A Personal View of a National Crisis
Although he may now be known for his stunning and imaginative reportage photography, Greek photographer Menelaos Myrillas actually started his career as a portrait photographer.
© Menelaos Myrillas | Sony α9 | FE 24-70mm f/4 ZA OSS | 1/500s @ f/4.0, ISO 800
It was at the turn of the decade, when the financial crisis in Greece started to take hold, that the decadence of the celebrity and fashion worlds started to sit uncomfortably with Menelaos, and ultimately led him into the world of photojournalism.
© Menelaos Myrillas | Sony α9 | FE 24-70mm f/2.8 GM | 1/320s @ f/2.8, ISO 200
“Lifestyle started to bother me to be honest,” he explains. “I don’t have anything against it, but when your country is in such a mess...well, I was feeling a little bit awkward taking such images. That’s when I started to really get into photojournalism, to document what was happening around me.”
© Menelaos Myrillas | Sony α9 | FE 24-70mm f/4 ZA OSS | 1/80s @ f/18, ISO 2000
One of the things that makes Menelaos’ images different is that he is open about giving his opinion through his photography.
“I think good photography showcases the photographer’s personal view,” he tells us. “You will hear people talk about just documenting and being neutral, but I don’t believe in neutrality, especially when it comes to a story in your home country. If you go to a war zone you will be there with someone who has taken you there, who is from one of the two sides, so you will always just be covering things from one side. So I’m unsure how objective reportage photography can ever be, but I’m not afraid to say that I’m not neutral at all!”
© Menelaos Myrillas | Sony α9 | FE 70-200mm f/4 G OSS | 1/250s @ f/4.0, ISO 6400
Along with his unique angles, Menelaos also has a unconventional approach to how he actually takes his images. Rather than having two cameras with different lenses on, which is the standard practice for most photojournalists, he tends to only use one camera at a time. Instead, he uses lens changes as an opportunity to give himself those few seconds to think. “I like to give myself a breather when I change lenses, I know it isn’t very ‘photojournalism’, but it gives me a moment to reflect.”
© Menelaos Myrillas | Sony α9 | FE 24-70mm f/4 ZA OSS | 1/60s @ f/4.0, ISO 6400
As a result, you will usually find the FE 24-70mm f/2.8 GM or 24-70mm f/4 ZA attached to Menelaos’ Sony α9, with the FE 70-200mm f/4 G ready and waiting by his side. This range of 24-200mm covers most of what he needs to take his images.
This time he uses to think means there is always a deeper meaning to Menelaos’ photos, which are often personal to him, and require some context and understanding of the larger story. One such image depicts a politician masked by scorched brown leaves as he walks through some bushes.

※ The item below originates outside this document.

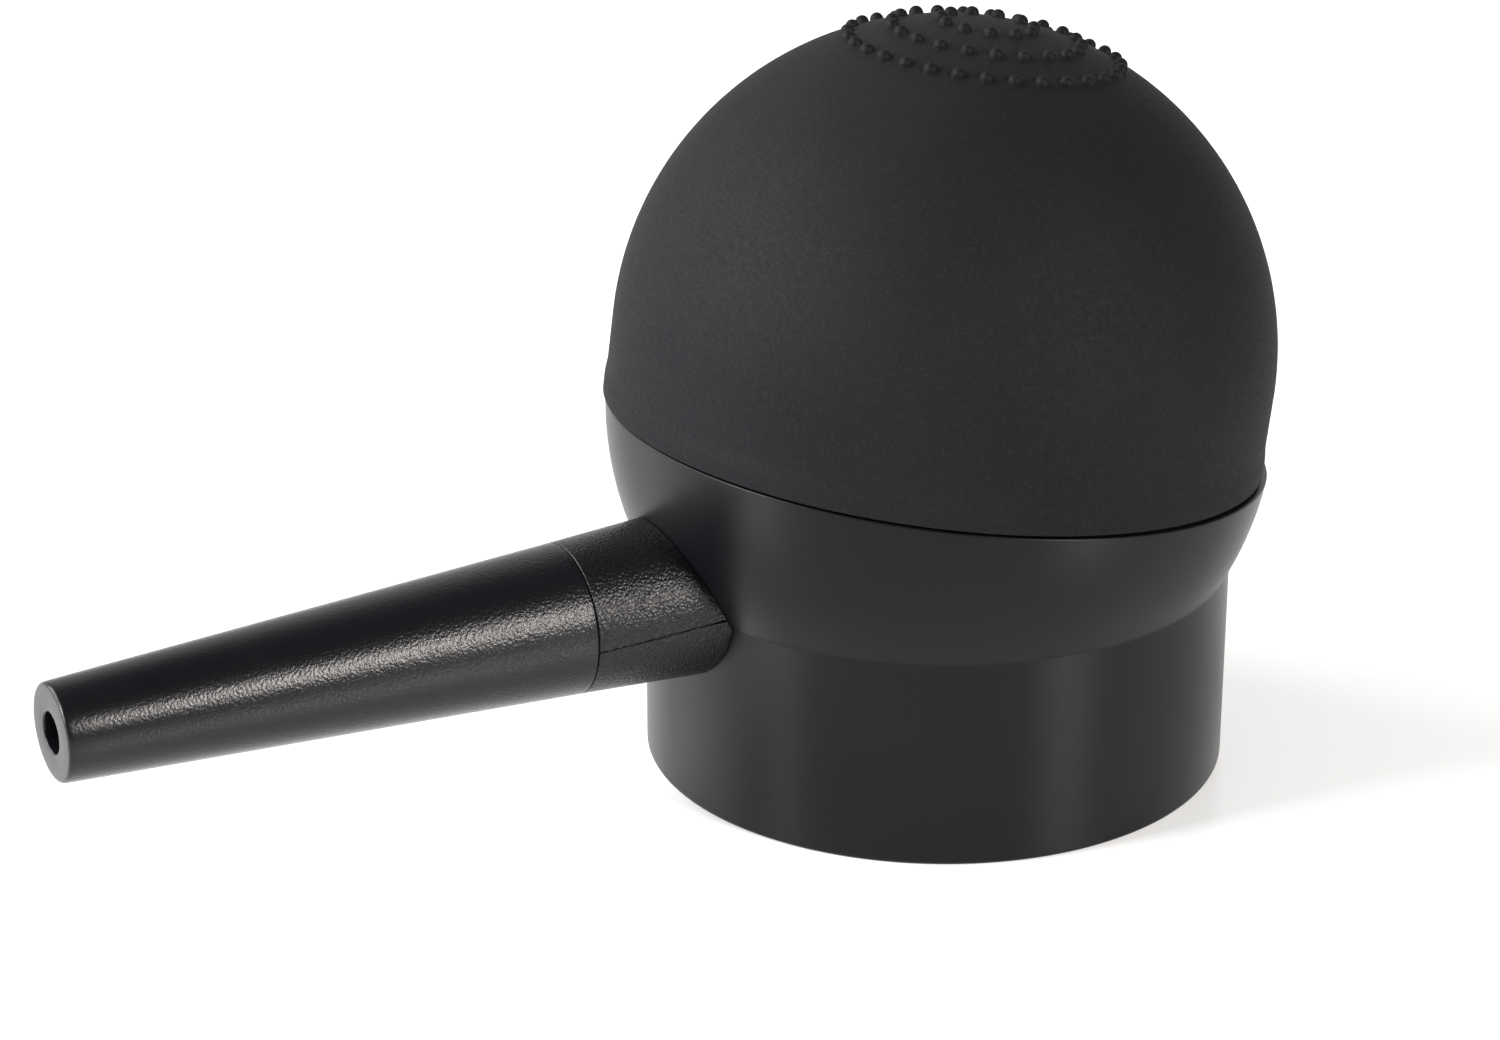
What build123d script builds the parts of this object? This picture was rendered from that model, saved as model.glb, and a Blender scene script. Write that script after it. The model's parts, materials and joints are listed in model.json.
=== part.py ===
from build123d import *
import os
from math import asin, cos, radians, sin, sqrt, tan

# A hand blower with a squeeze bulb on a round collar, a skirt that screws onto a bottle neck, and
# a long tapered nozzle out of its side. Millimetres, +Z up. The origin is the centre of the
# skirt's bottom rim, and the nozzle points along -X. The bulb leans back, away from the nozzle.

# Collar and skirt, one moulding
skirt_radius = 22.3
skirt_height = 16.1
shell_wall = 1.4
collar_bulge = 2.95  # how far the ball-shaped collar stands out past the skirt
rim_edge = 0.3  # broken edges of the moulding

# Seam between collar and bulb, square to the bulb's leaning axis
bulb_lean = 7.6  # degrees
seam_drop = 2.0  # from the collar's ball centre down to the seam
seam_shift = 0.35  # the bulb's axis, nearer to the nozzle than the ball centre
seam_gap = 0.25

# Silicone bulb
bulb_setback = 0.3  # the bulb's wall, inside the collar's ball
bulb_wall = 1.6
bulb_straight = 6.2  # from the seam to the start of the dome
band_height = 2.4
band_proud = 0.12
foot_grip = 1.2  # how far the bulb's foot reaches in under the seat's barb
foot_height = 2.2
pip_radius = 0.55
pip_rings = ((3.45, 11), (7.0, 21), (10.1, 31))  # ring radius, number of pips

# Seat ring that carries the bulb
seat_wall = 1.4
seat_depth = 5.0
barb_height = 1.8
barb_lead = 0.9

# Outlet: elbow inside, boss outside, nozzle on the boss
outlet_rise = 0.75  # the outlet's axis, above the skirt's top edge
elbow_radius = 4.0
elbow_bore = 2.8
elbow_foot = 2.0  # below the plate
elbow_shoulder = 1.0
boss_length = 9.7
boss_root_radius = 6.2
boss_end_radius = 5.63
boss_bore = 1.9
boss_tail = 5.0  # inside the elbow
spigot_radius = 3.9
spigot_length = 10.0
nozzle_length = 39.5
nozzle_tip_radius = 3.58
nozzle_bore = 1.5
nozzle_throat = 2.6
tip_bore_length = 10.0
tip_edge = 0.35

# Valve plate and its two valves
plate_thickness = 1.8
port_radius = 0.8
delivery_ports = 6
delivery_port_ring = 3.2
stem_radius = 1.2
stem_bead = 1.9
valve_disc_radius = 4.9
valve_disc = 0.8
valve_lift = 0.6
intake_ports = 18
intake_port_radius = 0.5
flap_thickness = 0.5
flap_cover = 0.3  # how far the flap reaches past its ports
air_gap = 1.9  # between the neck liner and the skirt, where air comes in
holders = 6  # supports, ears and flap hooks, one of each at every place
holder_width = 3.0
holder_height = 2.4
ear_height = 1.0
hook_wall = 0.9
snap_bead = 0.4

# Air tube under the delivery valve
socket_wall = 0.7
socket_depth = 2.0
tube_wall = 0.8
tube_cup = 3.0
tube_cone = 2.4
tube_tip_radius = 2.6

# Neck liner and its seal
liner_recess = 0.3
liner_wall = 1.3
guide_length = 2.4
guide_relief = 0.2  # the plain guide at the mouth is this much wider than the thread's root
thread_pitch = 3.0
thread_depth = 0.9
thread_base = 1.6
thread_crest = 0.7
seal_thickness = 1.2
seal_width = 2.0

# Clearances
face_gap = 0.1  # between faces that are pressed together
side_gap = 0.15  # around a piece that drops into another
running = 0.08  # radial, a spigot in its socket
free_gap = 0.4  # past a moving piece, or beside a separate one

# Worked out from the sizes above
skirt_inner = skirt_radius - shell_wall
collar_radius = skirt_radius + collar_bulge
collar_centre = skirt_height + sqrt(collar_radius**2 - skirt_radius**2)
lean_sin = sin(radians(bulb_lean))
lean_cos = cos(radians(bulb_lean))
seam_x = -seam_drop * lean_sin - seam_shift * lean_cos
seam_z = collar_centre - seam_drop * lean_cos + seam_shift * lean_sin
seam = Plane(origin=(seam_x, 0, seam_z), x_dir=(lean_cos, 0, -lean_sin), z_dir=(lean_sin, 0, lean_cos))
bulb_radius = collar_radius - bulb_setback
bulb_inner = bulb_radius - bulb_wall
foot_inner = bulb_inner - foot_grip
foot_top = seam_gap + foot_height
seat_neck = foot_inner - side_gap
seat_inner = seat_neck - seat_wall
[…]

© Menelaos Myrillas | Sony α9 | FE 24-70mm f/4 ZA OSS | 1/250s @ f/8.0, ISO 100
“I have a photo of the leader of the opposition party, Kyriakos Mitsotakis, at a ceremony to mark the start of the school year, where you can’t see his face. Just a few months earlier, over 100 people had been burnt in the wildfires in the area this was taken. There is a saying in Greece that when you enter political office you ‘receive the burned earth’, so that is what I had in mind when I took the image. Because every politician does this, I wanted to make it general and didn’t show his face.”
It was his kit which really helped him to capture such a unique image. “It would have been a lot harder to take this image without my α9, because of the amazing way that it locks focus. It’s totally changed the way that I photograph people when they are walking or running, as I don’t have to follow them anymore. Because the α9 has up to 20fps available, I know that I’ll get the exact frame that I need. In this instance I saw where he was going to enter the frame, I pressed the Eye AF button to lock on to his eye and then his face and then I waited. The moment I saw him entering the frame I kept the shutter button held down, knowing I would get the frame I wanted in focus.”
© Menelaos Myrillas | Sony α9 | FE 24-70mm f/4 ZA OSS | 1/160s @ f/4.0, ISO 2500
One of the most important things about the α9 for Menelaos is the electronic viewfinder, meaning he doesn’t have to keep looking back on the screen like he used to with his DSLR camera.
“I don’t need to look back at the images I have shot,” he says, “I know I can trust the exposure and the focusing of the camera and concentrate on my images. The camera just makes it easier so that I can focus on my idea for an image and whether I can make it work – meaning my attention can stay on the message I want to tell.”